Do either of you want to comment on that?
No, I don’t know the details well enough.
I didn’t cover it.
Because it has been raised a number of times, I would like us to recognise the extraordinary efforts of the servicemen and women who delivered Operation Pitting. They did so under exceptional duress as a result of failures that they had to overcome to make the decisions that you spoke about on the gate. I also want to try this once more: what was the Foreign Office’s role in applying that duress to the organisations, which resulted in this failing? There has just been no comment, and among the people who you would like to see in front of us, you have not mentioned Dominic Raab, who happened to be on leave when Op Pitting occurred.

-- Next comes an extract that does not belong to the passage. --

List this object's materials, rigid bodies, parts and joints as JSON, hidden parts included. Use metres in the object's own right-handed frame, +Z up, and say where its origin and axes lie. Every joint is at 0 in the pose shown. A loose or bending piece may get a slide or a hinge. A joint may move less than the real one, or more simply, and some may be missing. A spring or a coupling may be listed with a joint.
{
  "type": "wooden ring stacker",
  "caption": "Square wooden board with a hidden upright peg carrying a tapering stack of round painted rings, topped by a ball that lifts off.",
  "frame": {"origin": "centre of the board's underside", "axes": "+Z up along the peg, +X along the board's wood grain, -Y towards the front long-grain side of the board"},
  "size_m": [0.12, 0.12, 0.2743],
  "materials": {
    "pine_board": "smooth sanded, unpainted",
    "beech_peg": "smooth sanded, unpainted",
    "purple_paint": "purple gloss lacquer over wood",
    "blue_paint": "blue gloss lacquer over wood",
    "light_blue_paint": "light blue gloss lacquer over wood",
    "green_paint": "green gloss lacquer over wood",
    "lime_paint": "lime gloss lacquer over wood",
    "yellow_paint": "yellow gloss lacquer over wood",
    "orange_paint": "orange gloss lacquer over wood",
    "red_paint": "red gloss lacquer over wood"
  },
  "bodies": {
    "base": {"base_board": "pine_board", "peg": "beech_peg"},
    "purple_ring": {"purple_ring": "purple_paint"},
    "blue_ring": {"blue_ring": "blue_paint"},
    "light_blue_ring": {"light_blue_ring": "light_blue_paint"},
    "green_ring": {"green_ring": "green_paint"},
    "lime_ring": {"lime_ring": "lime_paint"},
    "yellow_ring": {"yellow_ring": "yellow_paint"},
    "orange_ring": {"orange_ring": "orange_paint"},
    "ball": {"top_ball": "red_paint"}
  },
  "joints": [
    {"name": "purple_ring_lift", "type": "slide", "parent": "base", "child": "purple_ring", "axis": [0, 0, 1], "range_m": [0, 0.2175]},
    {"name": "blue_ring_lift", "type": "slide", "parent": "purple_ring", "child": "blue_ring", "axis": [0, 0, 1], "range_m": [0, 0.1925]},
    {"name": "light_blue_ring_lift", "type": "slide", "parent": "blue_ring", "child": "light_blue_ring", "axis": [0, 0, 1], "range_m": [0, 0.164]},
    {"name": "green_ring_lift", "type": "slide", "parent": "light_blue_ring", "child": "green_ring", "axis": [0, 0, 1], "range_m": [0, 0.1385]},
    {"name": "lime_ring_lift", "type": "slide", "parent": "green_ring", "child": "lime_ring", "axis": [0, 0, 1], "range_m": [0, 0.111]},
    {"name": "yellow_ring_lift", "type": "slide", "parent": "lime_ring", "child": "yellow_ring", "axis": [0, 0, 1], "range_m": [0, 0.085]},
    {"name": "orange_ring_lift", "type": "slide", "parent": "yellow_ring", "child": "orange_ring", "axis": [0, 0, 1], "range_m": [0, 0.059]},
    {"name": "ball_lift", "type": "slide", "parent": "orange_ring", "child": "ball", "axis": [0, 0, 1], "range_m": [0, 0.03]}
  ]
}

I don’t have anything further to add. I just cannot remember the specifics of what the Foreign Office was doing at the time. I just remember that some of them left Kabul and the MoD had to send people in at the last minute.

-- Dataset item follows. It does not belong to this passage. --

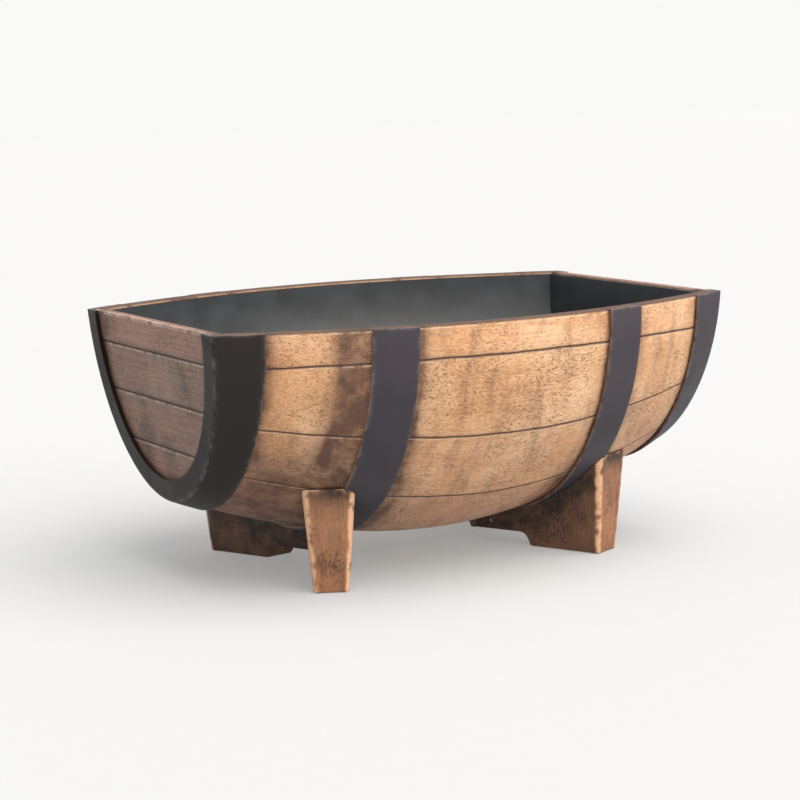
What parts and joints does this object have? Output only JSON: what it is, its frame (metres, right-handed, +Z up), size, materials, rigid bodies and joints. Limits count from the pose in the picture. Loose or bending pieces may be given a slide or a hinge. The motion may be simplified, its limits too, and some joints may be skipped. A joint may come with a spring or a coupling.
{
  "type": "oval whiskey barrel planter",
  "caption": "Oval half-barrel planter with bowed wood staves, dark metal hoops, boarded heads, splayed cradle legs and a drained liner.",
  "frame": {"origin": "on the ground under the middle of the planter", "axes": "+X along the planter's length, +Y across it to the back, +Z up"},
  "size_m": [0.6, 0.486, 0.274],
  "materials": {
    "stave_wood": "warm tan stained wood with dark smoky antiquing, satin",
    "head_wood": "greyer brown stained wood, satin",
    "cradle_wood": "mid brown stained wood with worn light edges",
    "hoop_steel": "matt charcoal paint, edges worn lighter",
    "liner_plastic": "smooth matt charcoal moulding",
    "dowel_wood": "plain beech",
    "screw_steel": "zinc plated"
  },
  "bodies": {
    "root": {"keel_stave": "stave_wood", "rim_stave_back": "stave_wood", "rim_stave_front": "stave_wood", "upper_stave_back": "stave_wood", "upper_stave_front": "stave_wood", "lower_stave_back": "stave_wood", "lower_stave_front": "stave_wood", "bottom_stave_back": "stave_wood", "bottom_stave_front": "stave_wood", "left_head_top_board": "head_wood", "left_head_upper_board": "head_wood", "left_head_lower_board": "head_wood", "left_head_bottom_board": "head_wood", "right_head_top_board": "head_wood", "right_head_upper_board": "head_wood", "right_head_lower_board": "head_wood", "right_head_bottom_board": "head_wood", "left_end_hoop": "hoop_steel", "left_inner_hoop": "hoop_steel", "right_inner_hoop": "hoop_steel", "right_end_hoop": "hoop_steel", "front_left_leg": "cradle_wood", "back_left_leg": "cradle_wood", "front_right_leg": "cradle_wood", "back_right_leg": "cradle_wood", "liner": "liner_plastic", "left_head_dowels": "dowel_wood", "right_head_dowels": "dowel_wood", "mitre_dowels": "dowel_wood", "hoop_screws": "screw_steel", "leg_screws": "screw_steel"}
  },
  "joints": []
}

There was an inquiry into the Op Pitting response. I remember that there was a whistleblower within the Department who gave a lot of evidence on the chaotic nature of the FCDO response in particular. I would have to go back and read that review, but I do not know anything about whether that left the MoD having to pick up the pieces.
The decision to evacuate was a Foreign Office decision.
I am extremely grateful to Ms Bancroft, Ms Brown and Mr Greenhill for giving evidence. This was the first hearing in the Defence Committee’s inquiry into the Afghan data breach and resettlement schemes. There is no doubt that, over the next few months, we will be delving further into this, but I am extremely grateful for your written contributions as well as for today’s oral evidence. As I intimated at the outset, on behalf of the Committee, I am very grateful to journalists for their grit, determination and perseverance in their pursuit to expose this entire chapter. Everybody was kept in the dark, including many of us parliamentarians, over those couple of years.